In 2018, three years after General Muhammadu Buhari was inaugurated as President, General Danjuma sparked off  a reverberating national discourse, following his appeal on Nigerians to rise up and defend themselves from unprovoked attacks unleashed on defenceless communities by bandits.

Unlike many prominent Nigerians, Danjuma, who is described by Bishop Hassan Matthew Kukah as ‘Prometheus unbound’, is never afraid to walk alone in defence of the overall good. He may not be the richest man in Nigeria, but he remains a consistent colossus that has left awe-provoking trails in the military, business and philanthropy.

Danjuma’s life seems not have been defined by the various positions he held; his continued relevance is predicated on his humanity and good intentions to all, irrespective of ethnic and religious divides. Though never a president or Head of state, he is a mentor to three former Nigerian leaders, including President who refers to him as his boss.

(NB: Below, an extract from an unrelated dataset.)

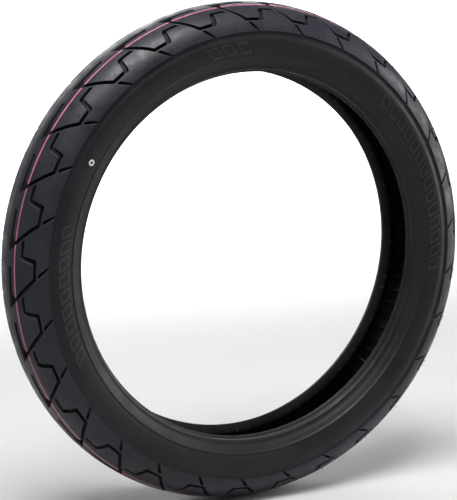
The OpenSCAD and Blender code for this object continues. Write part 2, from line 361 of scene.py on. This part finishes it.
def between(s, share):
    """The flat point at s that is a share of the way from the low pitch edge to the high one."""
    return Vector(((pitch_edge(s) - PITCH * (1 - share)) * FLAT, s))


def edge_points(patch, x0, x1):
    """New points along the tread edge between two places on it."""
    n = max(1, round((x1 - x0) / LAND_SPACING))
    return [patch.add(Vector((x0 + (x1 - x0) * k / n, EDGE_S))) for k in range(1, n)]


def land_points(patch, rows_s, outline, rim):
    """New points spread over the land, clear of its outline and of the groove's rim."""
    extra = []
    for row, s in enumerate(rows_s):
        near_edge = s > EDGE_S - 1
        columns = 2 * LAND_COLUMNS if near_edge else LAND_COLUMNS
        clear = 0.25 if near_edge else 1.5
        for k in range(1, columns):
            stagger = 0.0 if near_edge else 0.25 - 0.5 * (row % 2)
            p = between(s, (k + stagger) / columns)
            if inside(p, outline) and gap(p, outline) >= clear \
                    and not inside(p, rim) and gap(p, rim) >= clear * 0.9:
                extra.append(patch.add(p))
    return extra


def tread_patch():
    """The patch, with the point numbers of its two pitch edges, crown line and tread edge."""
    patch = Patch()
    rows_s = [0.0, PARTING[0]] + list(np.linspace(4.0, EDGE_S - EDGE_ROUNDING[0], 16))
    rows_s += [EDGE_S - 0.25, EDGE_S]
    high = [patch.add(between(s, 1), 0.0 if s else PARTING[1]) for s in rows_s]
    low = [patch.add(between(s, 0), 0.0 if s else PARTING[1]) for s in rows_s]
    across = [k / LAND_COLUMNS for k in range(1, LAND_COLUMNS)]
    crown = [low[0]] + [patch.add(between(0.0, k), PARTING[1]) for k in across] + [high[0]]
    beside = [low[1]] + [patch.add(between(PARTING[0], k)) for k in across] + [high[1]]
    patch.faces += zip(crown, crown[1:], beside[1:], beside)

    main = patch.groove(main_outline(), True)
    notch = patch.groove(notch_outline(), False)
    patch.fill([main[-1]])
    patch.fill([notch[-1]])

    # The tread edge, from the low pitch edge to the high one, through the notch
    notch_low = [row[0] for row in notch]
    notch_high = [row[-1] for row in notch]
    x = [patch.points[i].x for i in (low[-1], notch_low[0], notch_high[0], high[-1])]
    first = edge_points(patch, x[0], x[1])
    second = edge_points(patch, x[2], x[3])
    chain = [low[-1]] + first + notch_low + notch_high[::-1] + second + [high[-1]]

    boundary = [low[-1]] + first + notch[0] + second + high[:0:-1] + beside[-2:0:-1] + low[1:-1]
    outline, rim = ([patch.points[i] for i in loop] for loop in (boundary, main[0]))
    patch.fill([boundary, main[0]], land_points(patch, rows_s[2:-1], outline, rim))
    return patch, low, high, crown, chain


# ---------- objects ----------
def new_piece(name, points, faces, material, slot, replaced=(), normals=None, floats=None, sharp=30):
    """A mesh object from points in mm, riding on the tyre's one body. Normals are one for each
    corner of each face, and floats hold a named value for each point."""
    mesh = bpy.data.meshes.new(name)
    mesh.from_pydata((np.asarray(points) * MM).tolist(), [], faces)
    mesh.shade_smooth()
    if normals is None:
        mesh.set_sharp_from_angle(angle=math.radians(sharp))
    else:
        mesh.normals_split_custom_set(normals)
    for key, values in (floats or {}).items():
        mesh.attributes.new(key, "FLOAT", "POINT").data.foreach_set("value", values)
    mesh.materials.append(material)
    piece = bpy.data.objects.new(name, mesh)
    bpy.context.scene.collection.objects.link(piece)
    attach(piece, "root")
    if replaced:
        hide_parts(*replaced)


def ring_faces(columns, rows, closed_section=True, flip=False):
    """Quads of a surface with a closed ring of columns, each with a number of rows."""
    faces = []
    for c in range(columns):
        d = (c + 1) % columns
        for r in range(rows if closed_section else rows - 1):
            q = (r + 1) % rows
            quad = (c * rows + r, c * rows + q, d * rows + q, d * rows + r)
            faces.append(quad[::-1] if flip else quad)
    return faces


def ring_points(profile, turns):
    """The (radius, y) points of a profile, turned to each of the turns."""
    p = np.asarray(profile, float)
    return np.concatenate([revolved(np.full(len(p), t), p[:, 0], p[:, 1]) for t in turns])


def soup(shapes):
    """Joins (points, faces) shapes into one."""
    points, faces, count = [], [], 0
    for more_points, more_faces in shapes:
        points.append(np.asarray(more_points))
        faces += [tuple(i + count for i in face) for face in more_faces]
        count += len(more_points)
    return np.concatenate(points), faces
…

What more, General Danjuma has been able to be relevant both in the North and  South, and at the same time engaged in rallying a rainbow coalition of patriots  towards resolving the dialectics that has suspended the dawn of a new day for Nigeria.

Considering the ravenous clouds that surround our nation’s skies, the place of General Danjuma would always remain indispensable. For the General who has become the silent movie working noiselessly for the good of Nigeria, may the future be full of abundant prosperity and good health in service to humanity.